Vatsala Menon, who recently bagged the Kerala State TV award for best supporting actress, looks back at her filmy journey and shares her life story.

Malayali movie buffs might remember seeing her on screen since the mid 1980s but Vatsala Menon had made her silver screen debut long before that. She was just eight when she made debuted as Muthaiah's daughter in Thiramala. But her real kickass show happened in 1970 when Vatsala was crowned Miss Thrissur when she was a mother to three kids. Back then, that was huge. Her photos and the news splashed across the front pages of newspapers. Once again, the charm repeats as Vatsala won the Kerala State TV Award for best Supporting Actress for her performance in Decemberile Aakasham.

Sitting at her cozy apartment in Panampilly Nagar, Kochi, sporting the familiar soothing smile, the septuagenarian actor expresses joy in the recognition that came to her after decades. "I am glad to be receiving such an esteemed award at this age. There have been instances when my directors told me that this role in this movie would bring me an award, but I haven't been conceited. I consider their comments precious," she says.

Her entry to filmdom was through dance. She says, "Since childhood, I was a regular performer at temple festivals and contests. Bharatanatyam, folk dance, Kathakali… I used to perform it all. It was dance that landed me my first film as a child. Later, dance took over and then marriage, motherhood and Mumbai life. Once, when the Miss Thrissur beauty pageant was announced, my father asked me to take part in it. But I felt that as a married woman and a mother too, I wasn't a pageant material. But the organizers spotted me and asked me to participate in the contest."

Back then, the competition had no complex rounds and it was an easy sweep for Vatsala who defeated all the young unmarried girls and was crowned the winner by actor Sarada. "In a few days, film maker Ramu Kariat and producer Sobhana Parameswaran Nair came to our home in Mumbai and talked to my husband Haridas asking if I wished to act in movies. They suggested that I take a makeup test which I did. They asked me to enact a scene and they were impressed. A week later, Nair wrote to me offering a role and asked me to give it a thought. My husband was on cloud nine; he suggested that we could enroll the kids in a good school like Lovedale in Ootty. But my priority was my boys. I didn't want them to lose childhood with parents - their most important phase in life. Anyway, I wasn't sitting idle. I had my dance programmes and was teaching Malayalam to kids in our neighbourhood in Mumbai." And she dropped the plan.
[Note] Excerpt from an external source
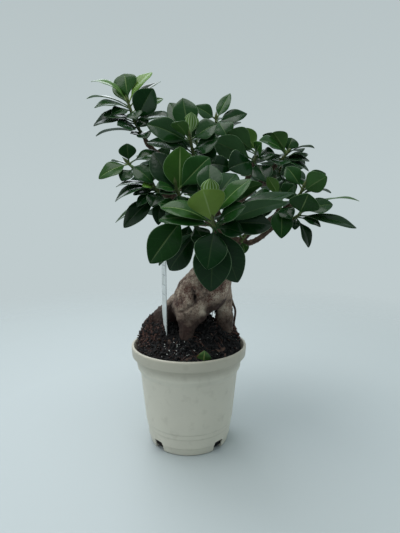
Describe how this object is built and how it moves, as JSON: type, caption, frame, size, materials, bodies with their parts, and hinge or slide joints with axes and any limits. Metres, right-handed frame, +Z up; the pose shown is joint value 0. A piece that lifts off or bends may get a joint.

Looks like destiny, film came to her again. While enacting the role of a Collector in a two-hour one-act play at a Malayali association event, a production executive spotted her and approached her with a role. She adds, "By then, our kids were grown; the youngest was joining an engineering college. My husband too persuaded, and I said yes." The shooting went on for two weeks, but the film got stalled over financial constrains. Vatsala returned to Mumbai considering it as the end of his brief filmy stint. But the same people came to her with another offer - to play a mother in Kiratham. That worked and since then, Vatsala Menon has been here, as an integral part of Malayalam showbiz's changing phases.
"Till October 1990, when my husband passed away, I was working almost every day. But his death shattered me; I became a recluse. Six months later, I met a film maker at the railway station. Rumour was that I was in Australia with my son. I said I had never been to Australia. And then, film offers started pouring in. I signed for three films at one go - Priyadashan's Dheem Tharikida Thom, Chekkeranoru Chilla and Pavithran's Uppu."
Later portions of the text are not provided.